Shareholders Spark Confusion Over Toshiba Restructuring, Print Industry Unaffected
It’s business as usual for Toshiba TEC despite EGM threats
Toshiba is on a path to transform themselves as a major conglomerate, a move that will be accompanied by job losses and temporary hiccups during the strategy refocus period. Following suspicions that Toshiba has acted unlawfully to influence a “rock-solid shareholder vote” in July 2020 by swaying , according to Inverszone, some stakeholders are requesting an extraordinary general meeting (EGM) to re-evaluate the fairness of July’s general meeting. Other activist demands include providing “a clearer explanation of merger and acquisition demands,” reports Financial Times. EGMs are very rare in Japan and the request for them puts Toshiba in uncharted water. Despite facing unprecedented external backlash and internal adjustment, however, the conglomerate’s print division is carrying on unaffected.
Toshiba’s Internal Strides
The Toshiba Next Plan is a five-year strategy that began in 2018. One component is horizontal restructuring, which divides the conglomerate into six branches: Energy Systems and Solutions, Infrastructure Systems and Solutions, Building Solutions, Retail and Printing Solutions, Electronic Devices and Storage Solutions, and Digital Solutions. Toshiba TEC (the document solutions arm of Toshiba) is now nestled under the Retail & Printing Solutions branch.
The strategy also includes top level goals to transition to an infrastructure services company using cyber physical system (CPS) technology as well as an as-a-service model. CPSs are mechanisms monitored by algorithms, like the Internet of Things (IoT) tech but ultimately functioning on a much higher level.

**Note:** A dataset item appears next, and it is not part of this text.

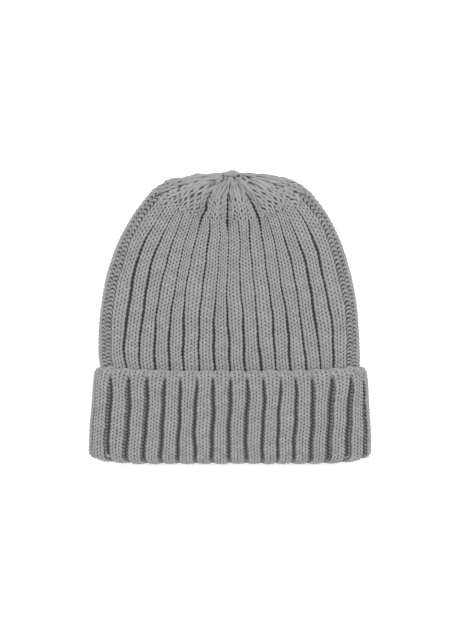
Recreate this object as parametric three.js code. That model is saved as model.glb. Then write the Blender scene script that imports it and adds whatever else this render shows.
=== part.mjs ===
// A cuffed rib-knit beanie lying flat, as it is put down on a table.
// Lengths are in millimetres. +X is across the hat, +Y runs from the mouth to the gathered top, +Z is up.
// The origin is on the table, under the middle of the hat's outline.
//
// The hat is a knitted tube in 2 x 2 rib, drawn together at its top and turned up once at its mouth.
// crown: the tube's wall from the fold to the gathered top, hollow and open at the mouth.
// cuff:  the turned-up band and the fold that it hangs from, which also closes over the crown's hem.
import * as THREE from "three";

// A table's rows as objects: its first row names the columns.
function table([columns, ...rows]) {
  return rows.map((row) => Object.fromEntries(columns.map((column, i) => [column, row[i]])));
}

// Knit and wall
const RIBS = 34; // raised ribs round the whole tube
const FRONT_RIBS = 16; // whole ribs that show from above; one more rounds each side fold
const MIDDLE = FRONT_RIBS / 2; // the groove on the centre line
const WALL = 4.6; // one layer of rib knit, from crest to crest
const LAYER_GAP = 0.8; // air between the cuff and the crown inside it
const RIB_STEPS = [0, 0.22, 0.78]; // places across one rib, from its groove: groove, shoulder, shoulder
const HOLLOW_STEPS = [0.5]; // the smooth inside of the wall has one point under each rib

// The flattened tube's section: a broad crowned top, a flat underside and rounded side folds
const TOP_POWER = 2.8; // of the superellipse above the side folds
const UNDERSIDE_FLAT = 0.84; // share of the half width that lies flat on the table
const FOLD_HEIGHT = 0.46; // height of the side folds, as a share of the hat's thickness
const OUTERMOST = 0.985; // no groove on top lies further out than this share of the half width

// The cuff, from its edge down to the fold, as sections of its outer face. y is taken at the middle, and
// edgeRise lifts the line by that much at the side folds, later for a higher risePower.
const CUFF_SECTIONS = table([
  [     "y", "halfWidth", "centreX", "edgeRise", "risePower", "high", "low", "groove"],
  [     -42,       103.6,       0.5,        2.6,           4,   29.4,     0,        1],
  [     -49,       104.2,       0.5,        2.8,           5,   29.8,     0,      2.2],
  [     -66,       105.1,       0.3,        3.2,           6,     30,     0,      2.2],
  [     -88,       106.4,       0.1,        3.8,           8,     30,     0,      2.2],
  [ -104.85,       107.1,       0.1,        4.5,           9,   28.8,     0,      2.2],
]);
const CUFF_PITCH = 0.1233; // groove spacing, as a share of the half width
const CUFF_LEAN = 0.02; // the ribs lean sideways by this share of the half width from the edge to the fold
const FOLD_DEPTH = 5.55; // how far the fold reaches past the crown's hem
const FOLD_STEPS = [180, 135, 90, 45, 0]; // degrees round the fold, ending on the cuff's outer face
const EDGE_TOP = 2.0; // the cuff's edge stands this far above its first section
const EDGE_ROUNDING = 1.3; // how far the edge is rounded off on each face
const SHELF_GAP = 0.5; // air between the crown's hem and the fold
const CORNER_GAP = 1.6; // the hem draws back from the fold by this much more at the side folds
const LEAVES_CUFF = 2.6; // the crown keeps the cuff's inner outline until this far above the first section

// The crown above the cuff, one row for each chosen knitted course, counted from the cuff's edge.
// The course runs from edgeY at the side folds down to middleY at the centre line, in a curve that bowPower
// bends. pleat replaces groove where a groove runs on into the gathered top as a deep fold.
const CROWN_SECTIONS = table([
  ["course", "edgeY", "middleY", "halfWidth", "centreX", "bowPower", "high", "low", "groove", "pleat"],
  [       2,   -31.5,       -34,        99.6,      -0.4,          1,   24.4,   4.6,      2.2,     2.2],
  [       8,   -14.5,     -17.7,        99.3,      -0.8,          1,     24,     1,      2.2,     2.2],
  [      16,    10.7,       4.4,          97,      -0.8,          1,   23.8,     0,      2.2,     2.2],
  [      24,    36.4,      26.6,        91.9,      -0.8,          1,   23.6,     0,      2.2,     2.2],
  [      32,    63.2,      48.5,        82.1,      -0.2,        0.9,   22.8,     0,        2,     2.4],
  [      38,    83.2,      64.3,        70.4,       0.3,        0.8,   21.2,     0,      1.2,     2.8],
  [      43,    99.4,      76.8,        56.3,       0.4,       0.65,   19.2,   0.2,      0.6,     2.8],
  [      47,   106.6,      86.6,        41.2,       0.8,       0.55,     17,   0.8,      0.4,       2],
  [      49,   108.4,      92.3,          31,         1,        0.5,   15.6,   1.4,      0.4,     1.4],
  [      51,     109,      98.3,        20.5,       1.2,        0.5,     14,   2.2,      0.3,     0.8],
  [      53,   109.8,       104,          11,       1.4,        0.5,   11.8,   3.6,      0.2,     0.2],
  [      54,   110.3,     107.5,           6,       1.5,        0.5,   10.4,   4.8,        0,       0],
]);
const CROWN_PITCH = 0.1155; // groove spacing, as a share of the half width
const LAST_HOLLOW_COURSE = 51; // above it the gathered top is solid knit
const PLEATED_GROOVES = [5, 8, 11, 22, 25, 28]; // the grooves that run on into the gathered top as folds
const TOP_POLE = new THREE.Vector3(1.5, 110.4, 7.6); // the tip of the gathered top
const HOLLOW_POLE = new THREE.Vector3(1.3, 104.0, 7.9); // the end of the hollow below it

// The grey wool-blend yarn
const YARN_GREY = 0x9a9a9a;
const YARN_ROUGHNESS = 0.95;

// Where a place round the tube lies across the hat. Places count grooves: 0 to 16 from left to right on top,
// 17 to 33 from right to left underneath, with a side rib between 16 and 17 and between 33 and 34.
// across runs from -1 to 1, and lift from 0 at the side folds to 1 at the top or at the flat underside.
function placeAcross(section, place) {
  const turn = ((place % RIBS) + RIBS) % RIBS;
  const onTop = turn <= FRONT_RIBS;
  const underneath = turn >= FRONT_RIBS + 1 && turn <= RIBS - 1;
  if (onTop || underneath) {
    const fromMiddle = onTop ? turn - MIDDLE : RIBS - 1 - MIDDLE - turn;
    const straight = section.pitch * fromMiddle - section.lean;
    const across = THREE.MathUtils.clamp(straight, -OUTERMOST, OUTERMOST);
    return { across, lift: onTop ? topLift(across) : -undersideLift(across) };
  }
  // A side rib turns round the fold, from its top groove to the groove under it.
  const right = turn < RIBS / 2 + 1;
  const share = right ? turn - FRONT_RIBS : RIBS - turn;
  const groove = placeAcross(section, right ? FRONT_RIBS : 0).across;
  const side = Math.sign(groove);
  const reach = Math.abs(groove);
  const fold = Math.pow(2 * share - 1, 2);
  if (share < 0.5) {
    const angle = Math.acos(Math.pow(reach, TOP_POWER / 2)) * fold;
    const across = side * Math.pow(Math.cos(angle), 2 / TOP_POWER);
    return { across, lift: Math.pow(Math.sin(angle), 2 / TOP_POWER) };
  }
  const beyond = Math.max(0, (reach - UNDERSIDE_FLAT) / (1 - UNDERSIDE_FLAT));
  const angle = Math.acos(beyond) * fold;
  const across = side * (UNDERSIDE_FLAT + (1 - UNDERSIDE_FLAT) * Math.cos(angle));
  return { across, lift: -Math.sin(angle) };
}

function topLift(across) {
  return Math.pow(1 - Math.pow(Math.abs(across), TOP_POWER), 1 / TOP_POWER);
}

function undersideLift(across) {
  const beyond = Math.max(0, (Math.abs(across) - UNDERSIDE_FLAT) / (1 - UNDERSIDE_FLAT));
  return Math.sqrt(1 - beyond * beyond);
}

// A point of a section, at a place round the tube and at a depth below the section's outer face.
function pointAt(section, place, depth) {
  const { across, lift } = placeAcross(section, place);
  const edgeY = section.edgeY - depth * section.outY;
  const rise = 1 - Math.pow(1 - Math.pow(Math.abs(across), section.risePower), section.bowPower);
  const foldZ = THREE.MathUtils.lerp(section.low, section.high, FOLD_HEIGHT);
  const reach = lift > 0 ? section.high - depth - foldZ : foldZ - section.low - depth;
  return new THREE.Vector3(
    section.centreX + (section.halfWidth - depth * section.outX) * across,
    section.middleY + (edgeY - section.middleY) * rise,
    foldZ + reach * lift,
  );
}

// The crown's rows with the columns that they share with the cuff's, and the outline's outward direction.
function crownSections() {
  return CROWN_SECTIONS.map((row, i, rows) => {
    const before = rows[Math.max(0, i - 1)];
    const after = rows[Math.min(rows.length - 1, i + 1)];
    const outward = new THREE.Vector2(after.edgeY - before.edgeY, before.halfWidth - after.halfWidth);
    outward.normalize();
    return { ...row, risePower: 2, pitch: CROWN_PITCH, lean: 0, outX: outward.x, outY: outward.y };
  });
}

// The cuff's rows in the crown's terms.
function cuffSections() {
  const first = CUFF_SECTIONS[0].y;
  const last = CUFF_SECTIONS.at(-1).y;
  return CUFF_SECTIONS.map((row) => ({
    ...row,
    middleY: row.y,
    edgeY: row.y + row.edgeRise,
    bowPower: 1,
    pleat: row.groove,
    pitch: CUFF_PITCH,
    lean: (CUFF_LEAN * (first - row.y)) / (first - last),
    outX: 1,
    outY: 0,
  }));
}

// One layer of a section, inside the cuff: the crown's outer face lies here.
function insideCuff(section) {
  const layer = WALL + LAYER_GAP;
  return {
    ...section,
    halfWidth: section.halfWidth - layer,
    high: section.high - layer,
    low: section.low + layer,
  };
}

// A ring of points round a section. placePoint turns a place, and how far a groove dips there, into a point.
function ring(section, steps, placePoint) {
  const points = [];
  for (let rib = 0; rib < RIBS; rib++) {
    const groove = PLEATED_GROOVES.includes(rib) ? section.pleat : section.groove;
    for (const step of steps) points.push(placePoint(rib + step, step === 0 ? groove : 0));
  }
  return points;
}

function ribbedRing(section) {
  return ring(section, RIB_STEPS, (place, dip) => pointAt(section, place, dip));
}

function smoothRing(section, steps, depth) {
  return ring(section, steps, (place) => pointAt(section, place, depth));
}

// A closed solid from rings of points, joined in order. Poles close its two ends; without them, the last ring
// joins back to the first. Neighbouring rings may differ in length, and then the shorter one's steps fan out.
function solidFromRings(rings, firstPole, lastPole) {
  const loop = !firstPole;
  const all = loop ? rings : [[firstPole], ...rings, [lastPole]];
  const starts = all.map((_, r) => all.slice(0, r).reduce((sum, points) => sum + points.length, 0));
  const index = [];
  const joinRings = (a, b) => {
    const [countA, countB] = [all[a].length, all[b].length];
    const steps = Math.max(countA, countB);
    const at = (r, count, step) => starts[r] + (count === 1 ? 0 : Math.floor((step * count) / steps) % count);
    for (let step = 0; step < steps; step++) {
      const [a0, a1] = [at(a, countA, step), at(a, countA, step + 1)];
      const [b0, b1] = [at(b, countB, step), at(b, countB, step + 1)];
      if (a0 !== a1) index.push(a0, a1, b1);
      if (b0 !== b1) index.push(a0, b1, b0);
    }
  };
  for (let r = 0; r + 1 < all.length; r++) joinRings(r, r + 1);
  if (loop) joinRings(all.length - 1, 0);
  const positions = all.flat().flatMap((point) => point.toArray());
  const geometry = new THREE.BufferGeometry();
  geometry.setAttribute("position", new THREE.Float32BufferAttribute(positions, 3));
  geometry.setIndex(index);
  geometry.computeVertexNormals();
  return geometry;
}

// The crown: up its outer face from the hem to the gathered top, and its hollow.
function crownGeometry() {
  const [atFold, ...covered] = cuffSections().map(insideCuff).reverse();
  const mouth = covered.at(-1);
  const hem = [
    { ...atFold, edgeY: atFold.edgeY + CORNER_GAP },
    ...covered,
    { ...mouth, middleY: mouth.middleY + LEAVES_CUFF, edgeY: mouth.edgeY + LEAVES_CUFF },
  ];
  const above = crownSections();
  const outside = [...hem, ...above].map(ribbedRing);
  const hollow = [...hem, ...above.filter((section) => section.course <= LAST_HOLLOW_COURSE)]
    .map((section) => smoothRing(section, HOLLOW_STEPS, WALL))
    .reverse();
  return solidFromRings([...hollow, ...outside], HOLLOW_POLE, TOP_POLE);
}

// The cuff: down between itself and the crown, round the fold, and up its outer face to the edge.
function cuffGeometry() {
  const sections = cuffSections();
  const edge = sections[0];
  const fold = sections.at(-1);
  const crownsInside = WALL * 2 + LAYER_GAP;
  const edgeRing = (depth) =>
    smoothRing(edge, RIB_STEPS, depth).map((point) => point.add(new THREE.Vector3(0, EDGE_TOP, 0)));
  const foldRing = (degrees) =>
    ring(fold, RIB_STEPS, (place, dip) => {
      const turn = THREE.MathUtils.degToRad(degrees);
      const depth = crownsInside / 2 - (crownsInside / 2 - dip) * Math.cos(turn);
      const reach = SHELF_GAP + (FOLD_DEPTH - SHELF_GAP - dip) * Math.sin(turn);
      return pointAt(fold, place, depth).sub(new THREE.Vector3(0, reach, 0));
    });
  const shelfDrop = new THREE.Vector3(0, SHELF_GAP, 0);
  const shelf = smoothRing(fold, RIB_STEPS, WALL).map((point) => point.sub(shelfDrop));
  const band = sections.slice(0, -1);
  return solidFromRings([
    ...band.map((section) => smoothRing(section, RIB_STEPS, WALL)),
    shelf,
    ...FOLD_STEPS.map(foldRing),
    ...band.map(ribbedRing).reverse(),
    edgeRing(EDGE_ROUNDING),
    edgeRing(WALL - EDGE_ROUNDING),
  ]);
}

function knitPiece(name, geometry) {
  const yarn = new THREE.MeshStandardMaterial({ color: YARN_GREY, roughness: YARN_ROUGHNESS, metalness: 0 });
  yarn.name = name + "_knit";
  const piece = new THREE.Mesh(geometry, yarn);
  piece.name = name;
  return piece;
}

const beanie = new THREE.Group();
beanie.name = "cuffed_beanie";
beanie.add(knitPiece("crown", crownGeometry()));
beanie.add(knitPiece("cuff", cuffGeometry()));

export default beanie;
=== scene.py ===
# %% [markdown]
# # A cuffed beanie, knitted stitch by stitch
# The hat is a tube of 2 x 2 rib knitting, gathered at its top and turned up at its mouth, lying flat on a
# pale table and seen from straight above. This lesson wraps two knitting charts, one for the crown and one
# for the cuff, round the flattened tube, and lays a real little strand of yarn on every mark of the chart.

import math

import bpy
import numpy as np
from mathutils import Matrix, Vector


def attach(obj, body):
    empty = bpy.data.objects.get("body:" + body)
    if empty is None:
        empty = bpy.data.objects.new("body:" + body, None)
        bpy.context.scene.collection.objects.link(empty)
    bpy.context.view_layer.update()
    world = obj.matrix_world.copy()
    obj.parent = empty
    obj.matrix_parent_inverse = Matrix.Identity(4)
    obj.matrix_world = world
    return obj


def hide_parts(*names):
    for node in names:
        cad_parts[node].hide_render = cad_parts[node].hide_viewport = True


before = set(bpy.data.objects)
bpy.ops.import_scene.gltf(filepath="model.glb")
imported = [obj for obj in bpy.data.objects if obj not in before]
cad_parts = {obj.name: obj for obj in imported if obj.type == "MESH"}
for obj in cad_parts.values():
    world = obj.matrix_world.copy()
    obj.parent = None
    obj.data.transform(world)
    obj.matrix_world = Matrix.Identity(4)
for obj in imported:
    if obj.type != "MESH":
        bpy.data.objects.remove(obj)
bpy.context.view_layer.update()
MM = 0.001

# %% [markdown]
# ## The shape as tables
# A flat hat is easy to describe by its sections: how wide, how high, and where along the hat each one lies.
# Each row below is one section, and the numbers in between are worked out with a smooth curve. The sizes
# are in millimetres and nearly the same ones that the CAD model was built from.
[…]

The shift from a technology company to an infrastructure services and becoming a CPS-focused company marks important recovery steps following the financial losses and scandals of 2015 and 2017. A planned withdrawal from non-core business activities has already been completed, but the integration (or disintegration) of 50% of the 388 subsidiaries remains.
|Toshiba’s Six-Branch Organizational Structure|
Toshiba TEC Progresses
Toshiba is less dependent on the printing industry than other players. For instance, more than half of Ricoh’s revenue comes from office printing whereas Toshiba only accounts 13%. Although their printing arm is currently “being monitored” internally, that does not necessarily imply risk. However, it may suggest that things are not rosy or perhaps even that a group could be sold off to bring cash into the company. Print had flat sales FY 2019 vs. FY 2020 (1%) with an operating loss. According to the 2020 Integrated Report, “Toshiba TEC’s printing business has also made good progress on restructuring efforts,” assuaging concerns for the print industry.
Toshiba has shown a great example of putting a CEO, Nobuaki Kurumatani, in place from outside of their space who is inspiring change within. As their restructuring and investigation continues, a measure of uncertainty has been reported within the company and Goldman Sachs has been asked to continue its role as adviser on defence against shareholder activism. At least for now, outside speculation against the company does not have any impact on Toshiba’s printing operations.